When Gilder was a teenager, her father left the family for one of their summer nannies. Her mother attempted suicide. Gilder escaped to Dana Hall, an all-girls boarding school in Wellesley, Mass.

Her last year there, she watched the Head of the Charles Regatta in Cambridge from the sidelines and deciding that it was her sport. Once at Yale, she joined the team, despite being a novice.

“I thought rowing gave me another opportunity to distance myself,” she wrote, “to swerve off the expected route and run in a new direction.”

She liked that she could count on it, when so much of her home life was unknown and volatile.

“Rowing provided me stability,” she said. “If I can row this boat forward, there’s a certain self-confidence that came from that.”

But she was short, just 5 feet 7 inches, and suffered from asthma. It only made her work harder.

In 1976, she was the youngest of a group of 19 female rowers who famously walked into the office of Director of Physical Education Jodi Barnett and stripped, revealing “Title IX” painted on their backs and sternums. The idea was to show Barnett the bodies that Yale was exploiting — they were taunted in the weight room by the men’s team and didn’t have their own showers.

A reporter and photographer from the Yale Daily News were in the room.

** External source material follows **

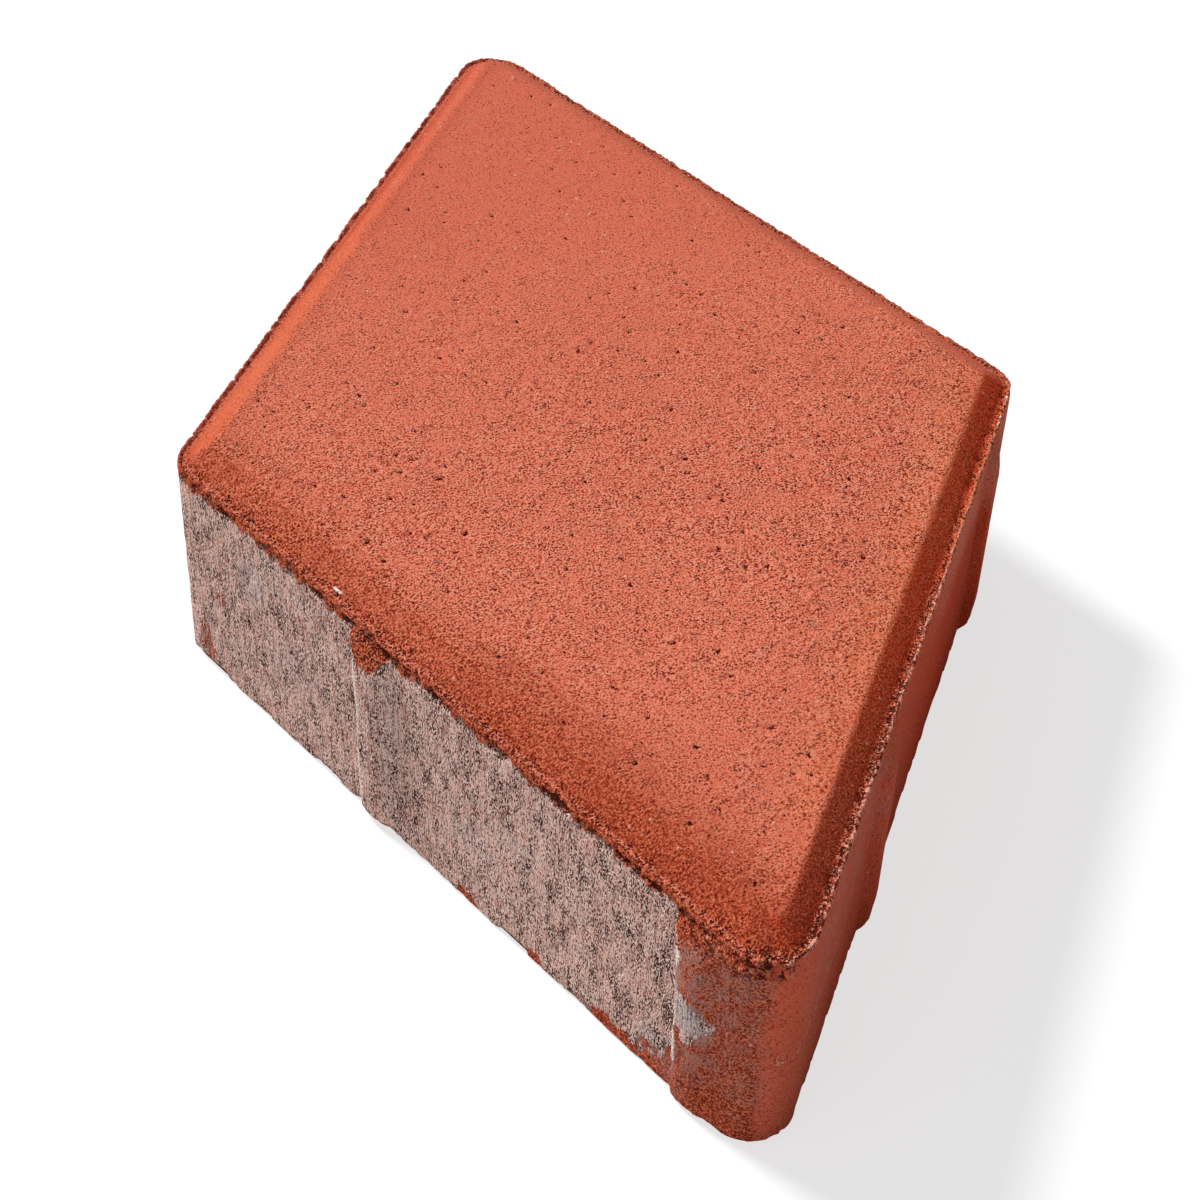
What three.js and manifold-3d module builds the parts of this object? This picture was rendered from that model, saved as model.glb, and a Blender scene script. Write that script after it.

The reporter was also a stringer for The New York Times, so one team’s protest spoke for a nation of female athletes.

“We had a sense of history, but in terms of individual courage,” Gilder said. “I felt like I was taking a huge risk.”

It was just one of many.

She fought hard and won a spot on the 1980 U.S. Olympic team, but never competed, because the U.S. boycotted the Games that year. She made the women’s quadruple sculls team for the 1984 Games, and won silver.

In 1997, she and her husband started taking tennis lessons from a woman named Lynn Slaughter — with whom Gilder fell in love. Another risk. They eventually married, blended their families. There’s even a grandchild.

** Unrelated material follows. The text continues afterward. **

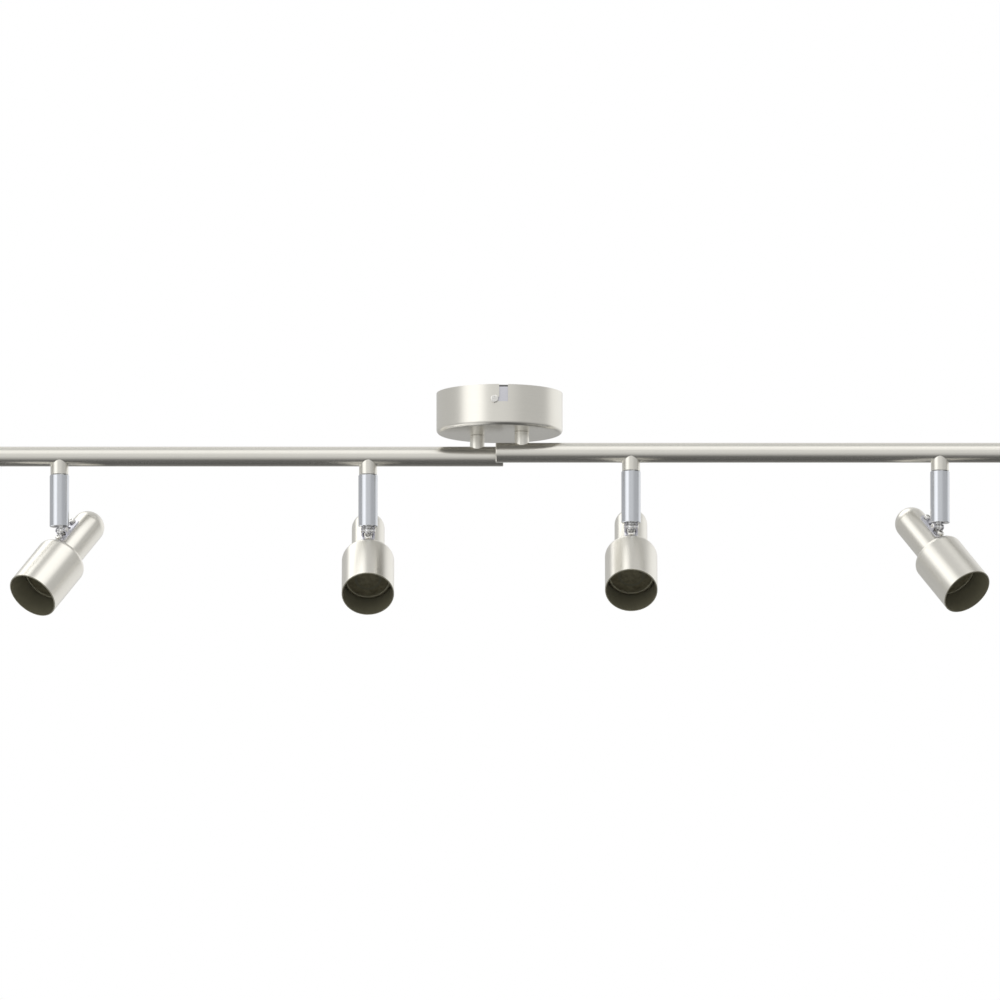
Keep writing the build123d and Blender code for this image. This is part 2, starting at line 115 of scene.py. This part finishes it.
class Nodes:
    """The node tree of a material or a world, with short calls for making and joining nodes."""

    def __init__(self, owner):
        owner.use_nodes = True
        self.owner = owner
        self.tree = owner.node_tree

    def shader(self, name):
        """A socket of the material's shader."""
        return self.tree.nodes["Principled BSDF"].inputs[name]

    def new(self, kind, **settings):
        node = self.tree.nodes.new(kind)
        for key, value in settings.items():
            setattr(node, key, value)
        return node

    def fill(self, socket, value):
        """Joins the socket to another socket, or sets it to a number, vector or colour."""
        if isinstance(value, bpy.types.NodeSocket):
            self.tree.links.new(value, socket)
        elif socket.type == "RGBA":
            socket.default_value = (*value, 1.0)
        else:
            socket.default_value = value

    def math(self, operation, first, second=0.0):
        node = self.new("ShaderNodeMath", operation=operation)
        self.fill(node.inputs[0], first)
        self.fill(node.inputs[1], second)
        return node.outputs[0]

    def object_point(self, place=None):
        """Rest position in metres, or in the frame of the given matrix."""
        point = self.new("ShaderNodeTexCoord").outputs["Object"]
        if place is None:
            return point
        inverse = place.inverted()
        mapping = self.new("ShaderNodeMapping")
        self.fill(mapping.inputs["Vector"], point)
        self.fill(mapping.inputs["Location"], inverse.to_translation())
        self.fill(mapping.inputs["Rotation"], inverse.to_euler("XYZ"))
        return mapping.outputs[0]

    def split(self, vector):
        node = self.new("ShaderNodeSeparateXYZ")
        self.fill(node.inputs[0], vector)
        return node.outputs

    def join(self, x, y, z):
        node = self.new("ShaderNodeCombineXYZ")
        for socket, value in zip(node.inputs, (x, y, z)):
            self.fill(socket, value)
        return node.outputs[0]

    def from_axis(self, point):
        """Distance from the Z axis, and Z."""
        x, y, z = self.split(point)
        square = self.math("ADD", self.math("MULTIPLY", x, x), self.math("MULTIPLY", y, y))
        return self.math("SQRT", square), z

    def noise(self, vector, scale, detail=3.0, roughness=0.55):
        node = self.new("ShaderNodeTexNoise")
        self.fill(node.inputs["Vector"], vector)
        self.fill(node.inputs["Scale"], scale)
        self.fill(node.inputs["Detail"], detail)
        self.fill(node.inputs["Roughness"], roughness)
        return node.outputs["Fac"]

    def map_range(self, value, before, after=(0.0, 1.0), smooth=False):
        """Maps one range to another. A smooth one eases in and out of both its ends."""
        node = self.new("ShaderNodeMapRange",
                        interpolation_type="SMOOTHSTEP" if smooth else "LINEAR")
        self.fill(node.inputs["Value"], value)
        self.fill(node.inputs["From Min"], before[0])
        self.fill(node.inputs["From Max"], before[1])
        self.fill(node.inputs["To Min"], after[0])
        self.fill(node.inputs["To Max"], after[1])
        return node.outputs[0]

    def spread(self, noise, low=0.0, high=1.0):
        """Maps the values where most noise lies to low..high."""
        return self.map_range(noise, (NOISE_LOW, NOISE_HIGH), (low, high))

    def blend(self, factor, first, second):
        """Colour between two colours."""
        node = self.new("ShaderNodeMix", data_type="RGBA")
        self.fill(node.inputs["Factor"], factor)
        self.fill(node.inputs[6], first)
        self.fill(node.inputs[7], second)
        return node.outputs[2]

    def bump(self, height, distance, strength=1.0):
        node = self.new("ShaderNodeBump")
        self.fill(node.inputs["Strength"], strength)
        self.fill(node.inputs["Distance"], distance)
        self.fill(node.inputs["Height"], height)
        self.fill(self.shader("Normal"), node.outputs[0])

    def recolour(self, factor, tone):
        """Where the factor is 1, gives the shader the tone's colour, metallic and roughness."""
        colour, metallic, roughness = tone
        socket = self.shader("Base Color")
        self.fill(socket, self.blend(factor, socket.links[0].from_socket, colour))
        for name, value in (("Metallic", metallic), ("Roughness", roughness)):
            socket = self.shader(name)
            before = socket.links[0].from_socket if socket.links else socket.default_value
            node = self.new("ShaderNodeMix", data_type="FLOAT")
            self.fill(node.inputs["Factor"], factor)
            self.fill(node.inputs[2], before)
            self.fill(node.inputs[3], value)
            self.fill(socket, node.outputs[0])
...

Ten years later, Gilder joined a group of women in buying the WNBA Seattle Storm — but didn’t know a thing about the game. She was invited in by co-owner Dawn Trudeau, and already knew co-owner Lisa Brummel from Yale.

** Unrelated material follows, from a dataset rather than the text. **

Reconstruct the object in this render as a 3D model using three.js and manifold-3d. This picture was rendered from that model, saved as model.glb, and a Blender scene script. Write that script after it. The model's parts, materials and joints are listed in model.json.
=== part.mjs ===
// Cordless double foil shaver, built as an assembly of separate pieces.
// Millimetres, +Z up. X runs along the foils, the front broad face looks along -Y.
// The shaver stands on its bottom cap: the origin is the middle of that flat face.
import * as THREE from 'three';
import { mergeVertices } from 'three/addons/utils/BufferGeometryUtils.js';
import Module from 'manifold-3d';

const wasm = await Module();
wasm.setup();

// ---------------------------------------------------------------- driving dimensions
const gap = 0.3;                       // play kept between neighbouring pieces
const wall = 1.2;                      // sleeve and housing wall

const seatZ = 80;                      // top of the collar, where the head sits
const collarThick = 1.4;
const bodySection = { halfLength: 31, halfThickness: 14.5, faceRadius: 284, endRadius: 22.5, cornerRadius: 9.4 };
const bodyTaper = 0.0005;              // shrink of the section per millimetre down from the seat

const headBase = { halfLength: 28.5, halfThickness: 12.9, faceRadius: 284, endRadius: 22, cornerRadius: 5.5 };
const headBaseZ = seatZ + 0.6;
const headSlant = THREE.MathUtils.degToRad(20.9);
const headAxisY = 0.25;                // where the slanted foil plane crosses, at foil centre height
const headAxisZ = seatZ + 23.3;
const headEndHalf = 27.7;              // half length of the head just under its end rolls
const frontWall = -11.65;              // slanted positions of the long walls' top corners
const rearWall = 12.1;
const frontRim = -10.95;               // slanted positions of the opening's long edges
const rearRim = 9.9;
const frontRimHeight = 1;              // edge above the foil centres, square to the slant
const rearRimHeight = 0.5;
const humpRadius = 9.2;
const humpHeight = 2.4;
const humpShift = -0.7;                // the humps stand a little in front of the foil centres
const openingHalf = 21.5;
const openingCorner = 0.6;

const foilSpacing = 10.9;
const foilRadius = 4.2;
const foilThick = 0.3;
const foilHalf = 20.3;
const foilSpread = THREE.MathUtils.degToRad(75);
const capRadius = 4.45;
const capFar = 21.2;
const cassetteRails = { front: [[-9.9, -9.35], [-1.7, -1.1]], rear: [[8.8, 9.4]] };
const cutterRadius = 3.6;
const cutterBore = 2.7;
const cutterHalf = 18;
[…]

“I am not a huge basketball fan in and of itself,” she said, adding that when she bought the team, Slaughter got her a copy of “Basketball for Dummies.”

“There’s an emotional ownership,” she said. “I wanted to get reconnected with the community and work with women because the investment community is heavily male.”

Gilder had always written (she started a novel when she was about 12) but “Course Correction” was the unplanned result of her training for the Olympics — in her forties.

She had seen swimmer Dara Torres earn a place on the 2008 U.S. Olympic swim team at age 41, and wondered if she could do the same with rowing. She hired a sports psychologist, Dr. Michael Gervais, to set her mind to the task.

“But after six months, I was done,” Gilder said. “I had done what I wanted to do in that endeavor. I had trained hard. I had gotten to the top of my sport. To do it again wasn’t appealing.”

Out of her desire to compete came a desire to write instead.

“It was a new frontier,” she said. “An intellectual challenge.”

But “Course Correction” is where she steps far out on her own.

“My father could not look backward,” she said. “He could not reflect on what he did that worked, what he did that pained people, the choices he made.

“Whatever I do, at the end of the day, I hope he thinks I represent him well,” Gilder continued. “I wanted to be able to give this book to my father and have him say, ‘Nice job.’”

The message of the book, Gilder said, is captured in the last chapter, when she counseled her daughter, Sierra, after she was cut from a soccer team.

“Don’t let anyone tell you, or decide for you, who you’re going to be,” Gilder told her. “I get to make that decision. You get to make that decision. Every day.”